Existing participants in the program will not be affected and those producing a small amount of excess power will still get a credit.

Customers since 2004 can carry over electricity they generated, but didn’t consume to months when they need it. At the end of each year, B.C. Hydro would pay the customers for the excess, at almost 10 cents a kilowatt hour (kWh).

Zentner — who spent $1,000 per panel for the 18 panels she had installed last fall and has already seen a $144 reduction in her bill for the last two-month billing period compared with last year — said B.C. Hydro didn’t pay for or subsidize installation and shouldn’t get any extra energy for free.

“It’s my renewable energy because I created it,” she said. “It would be different if they paid for the solar panels. To me, that’s stealing from me, because it’s mine.”

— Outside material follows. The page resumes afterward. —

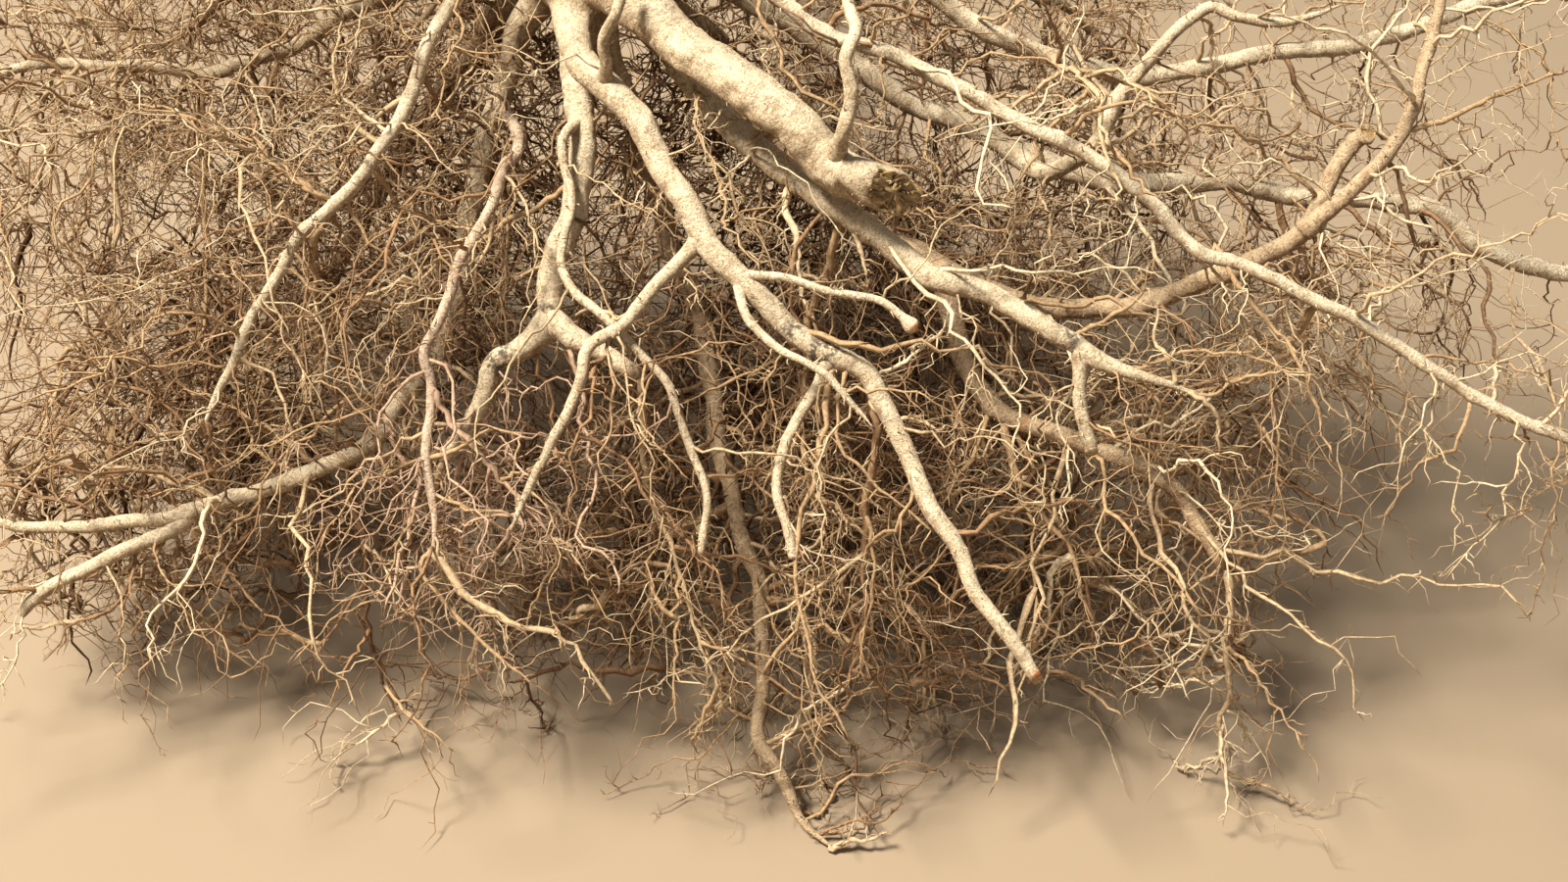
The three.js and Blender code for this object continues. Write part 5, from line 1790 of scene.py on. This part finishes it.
def rootlet_pieces(tone):
    """The tubes of one tint, in lists that each stay within a piece's limit of triangles."""
    parts, held = [], 0
    for batch in batches:
        sides = LEVELS[batch["level"]]["sides"]
        per_tube = triangles_in(batch, sides)
        rows = np.flatnonzero(batch["tones"] == tone)
        while len(rows):
            fits = max(1, (PIECE_LIMIT - held) // per_tube)
            take, rows = rows[:fits], rows[fits:]
            parts.append(tubes_of(batch["paths"][take], batch["widths"][take], sides))
            held += len(take) * per_tube
            if held + per_tube > PIECE_LIMIT:
                yield parts
                parts, held = [], 0
    if parts:
        yield parts


triangles = 0
for tone, (tint_name, tint) in enumerate(TINTS.items()):
    material = rootlet_bark(tint_name + "_rootlets", tint)
    for number, parts in enumerate(rootlet_pieces(tone), start=1):
        name = f"rootlets_{tint_name}_{number}"
        triangles += joined_piece(name, parts, material, "rootlets", ROOTLET_MASSES)
print("rootlets have", triangles, "triangles")

# %% [markdown]
# ## Twigs and buds
# The stem's tip and its three branches carry leafless twigs, each with small pointed buds in
# turn on either side. The twigs follow the same rule as their solids, and carry one finer level.
# All buds are copies of one little form with a few dozen faces, placed by arrays.

# %% Twigs
FINE_TWIG = {"gap": 46, "first": 0.15, "shortest": 45, "spread": 75, "mostly_short": 1,
             "shorter_at_tip": 0.4, "width": (1.7, 0.7), "of_parent": 0.75, "level": "twig"}
TIP_TWIGS = {"count": 4, "reach": 1.5}


def finer_twigs(batch):
    """The finer twigs that a batch of twigs carries, as far as they stay inside the plant's box."""
    _, *grown = finer(*batch, FINE_TWIG)
    inside = inside_box(grown[0])
    return [column[inside] for column in grown]


twig_batches = list(smooth_masses(TWIG_MASSES, TWIG_HABIT, **SMOOTHING["twigs"]))
twig_batches += [finer_twigs(batch) for batch in twig_batches]
starts, ways, lengths, widths = tip_rootlets("branch_up", TIP_TWIGS["count"])
lengths = lengths * TIP_TWIGS["reach"]
twig_batches.append((grow(starts, ways, lengths, widths, "twig"), lengths, widths))
print(sum(len(paths) for paths, lengths, widths in twig_batches), "twigs")

# %% Buds
BUD = {"length": 5.2, "width": 2.3, "gap": 17, "first": 0.12, "lean": math.radians(28), "sunk": 0.33,
       "tip_sunk": 0.6, "smallest": 0.75, "larger": 0.5, "tip_size": 1.35, "narrowing": 0.55, "belly": 1.3,
       "askew": np.array([0.33, 0.21, 0.92])}


def bud_form():
    """One pointed bud along +Z, with its foot at the origin."""
    form = bmesh.new()
    bmesh.ops.create_uvsphere(form, u_segments=6, v_segments=5, radius=0.5)
    for corner in form.verts:
        up = corner.co.z + 0.5
        wide = (1 - BUD["narrowing"] * up) * BUD["belly"]
        corner.co = (corner.co.x * wide, corner.co.y * wide, up)
    bmesh.ops.triangulate(form, faces=form.faces)
    corners = np.array([corner.co for corner in form.verts])
    faces = np.array([[corner.index for corner in face.verts] for face in form.faces])
    form.free()
    return corners, faces


def buds_on(paths, lengths, widths):
    """Buds along a batch of twigs, and a larger one at each tip, as corners and triangles."""
    parent, starts, ways, share = sprout(paths, lengths, BUD["gap"], BUD["first"])
    index = np.minimum((share * (paths.shape[1] - 1)).astype(int), paths.shape[1] - 2)
    ahead = unit(paths[parent, index + 1] - paths[parent, index])
    aside = unit(ways - ahead * (ways * ahead).sum(-1, keepdims=True))
    onward = unit(paths[:, -1] - paths[:, -2])
    starts = np.vstack([starts + aside * (widths[parent] * BUD["sunk"])[:, None],
                        paths[:, -1] - BUD["tip_sunk"] * onward])
    up = np.vstack([ahead * math.cos(BUD["lean"]) + aside * math.sin(BUD["lean"]), onward])
    side = unit(np.cross(up, BUD["askew"]))
    across = np.cross(up, side)
    size = BUD["smallest"] + BUD["larger"] * rng.random((len(starts), 1, 1))
    size[-len(paths):] *= BUD["tip_size"]
    form = bud_corners * np.array([BUD["width"], BUD["width"], BUD["length"]]) * size
    corners = starts[:, None] + form @ np.stack([side, across, up], axis=1)
    corners[..., 2] = np.maximum(corners[..., 2], LOWEST_CORNER - CROWN_HEIGHT)
    return many_of(corners, bud_faces)


bud_corners, bud_faces = bud_form()
bud_parts = [buds_on(*batch) for batch in twig_batches]
print(sum(len(faces) for corners, faces in bud_parts) // len(bud_faces), "buds")

# %% Twig and bud materials, and their pieces
TWIG_TINT = (0.205, 0.13, 0.078)
BUD_TINT = (0.15, 0.07, 0.04)
twig_parts = [tubes_of(paths, widths, LEVELS["twig"]["sides"]) for paths, lengths, widths in twig_batches]
made = joined_piece("twigs", twig_parts, rootlet_bark("twig_bark", TWIG_TINT), "twigs", TWIG_MASSES)
buds = joined_piece("buds", bud_parts, rootlet_bark("bud_scales", BUD_TINT), "twigs", TWIG_MASSES)
print("twigs have", made, "triangles and buds", buds)

# %% [markdown]
# ## Sizes, and the end
# The dressed plant has to keep to the solids' box, so both boxes are written down before the
# The box of the dressed plant is printed at the end, as the solids' box was at the start.

# %% Print the dressed plant's box and finish
low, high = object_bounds()
print("the dressed plant spans", [round(side, 3) for side in high - low], "m")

She said the new rules force customers to donate excess electricity to B.C. Hydro, who can then sell it to other customers and profit by it.

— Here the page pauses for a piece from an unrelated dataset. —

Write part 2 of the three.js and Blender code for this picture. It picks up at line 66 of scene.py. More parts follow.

“It’s not like I can divert it somewhere to store it,” she said.

She and other existing customers are exempt, and will continue to receive rebates, but Zentner said she still opposes cutting rebates for others because it removes an incentive for people to adopt green energy.

She said she was going to encourage her mother to install panels on her house but “I’m not sure I will now.”

Zentner doesn’t expect to generate more power than she uses, but hopes to trim her electricity costs by $1,000 a year, which over the years will pay down the installation cost and reduce her environmental footprint.

She said she’s not opposed to some customers creating power to make money.

“Why can’t somebody be able to profit from this, why is it just B.C. Hydro that can profit?”

Fish said the company had recently seen an increase in the number of net-metering applications from run-of-creek hydroelectric projects — some producing 40 to 50 times the electricity needed for their homes.

“Large generation size for a residential customer results in significant annual surplus payments of approximately $40,000 to $60,000,” Fish said. “It’s significant enough for us to want to put an end to it.”

Last year, 230 customers out of the program’s 1,330 members were paid for their surplus power.

Of those, six were paid a total of $220,000, between $10,000 and $60,000 each by running small run-of-creek hydroelectric projects, she said.

Net metering “was never intended to facilitate excess generation on a consistent basis,” said Fish.

The average home uses 11,000 of kWh of power a year. A typical solar power setup has 16 panels on a residential roof to create 4,400 kWh of electricity a year.

Homeowners who install solar power are aiming for a net zero electricity bill but are restricted by the amount of roof space for panels, said Scott Fleenor, of Terratek, a Vancouver-based company that installs solar panels.

But he’s heard of surpluses and “my mouth didn’t drop open when I saw the email” from B.C. Hydro announcing the change, he said.

“It’s not a good thing for our business, but I understand [what it’s doing] and I agree with that,” said Fleenor. “It’s not [for householders] to make money off of it.”